I am not allergic to it either (and I created the site). The idea was to keep track of stuff that we know humans made.


> I'm not as allergic to AI content as some

I suspect it's less about phobia, more about avoiding training AI on its own output.

This is actually something I'd been discussing with colleagues recently. Pre-AI content is only ever going to become more precious because it's one thing we can never make more of.

Ideally we'd have been cryptographically timestamping all data available in ~2015, but we are where we are now.


One surprising thing to me is that using model outputs to train other/smaller models is standard fare and seems to work quite well.

So it seems to be less about not training AI on its own outputs and more about curating some overall quality bar for the content, AI-generated or otherwise


Back in the early 2000s when I was doing email filtering using naive Bayes in my POPFile email filter one of the surprising results was that taken the output of the filter as correct and retraining on a message as if it had been labelled by a human worked well.


Were you thresholding the naïve Bayes score or doing soft distillation?


POPFile was doing something incredibly simple (if enabled). Imagine there are two classes of email (ham and spam) (POPFile was actually built to do classification for arbitrary categories but often used as a spam filter). When a message was received and classified its classification was assumed to be correct and the entire message was fed into the training as if the user had specifically told the program to train on it (which was only done when messages were incorrectly classified).

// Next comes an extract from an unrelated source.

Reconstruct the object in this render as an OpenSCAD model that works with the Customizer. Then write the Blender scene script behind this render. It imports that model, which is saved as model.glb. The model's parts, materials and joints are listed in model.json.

In the two class case the two classes (ham and spam) were so distinct that this had the effect of causing parameters that were essentially uniquely associated with each class to become more and more important to that class. But also, it caused the filter to pick up new parameters that were specific to each class (e.g. as spammers changed their trickery to evade the filters they would learn the new tricks).

There was a threshold involved. I had a cut off score so that only when the classifier was fairly "certain" if the message was ham or spam would it re-train on the message.


>more about avoiding training AI on its own output.

Exactly. The analogy I've been thinking of is if you use some sort of image processing filter over and over again to the point that it overpowers the whole image and all you see is the noise generated from the filter. I used to do this sometimes with Irfanview and it's sharp and blur.

And I believe that I've seen TikTok videos showing AI constantly iterating over an image and then iterating over its output with the same instructions and seeming to converge on a style of like a 1920s black and white cartoon.

And I feel like there might be such a thing as a linguistic version of that. Even a conceptual version.


I'm worried about humans training on AI output. Example, a rare fish had a viral AI image made. The image is completely fake. Though, when you search for that fish, the image is what comes up, repeatedly. It is hard to know it is all fake, looks real. Content fabrication at scale has a lot of second order impacts.


It’s about keeping different corpuses of written material that was created by humans, for research purposes. You wouldn’t want to contaminate your human language word frequency databases with AI slop, the linguists of this world won’t like it.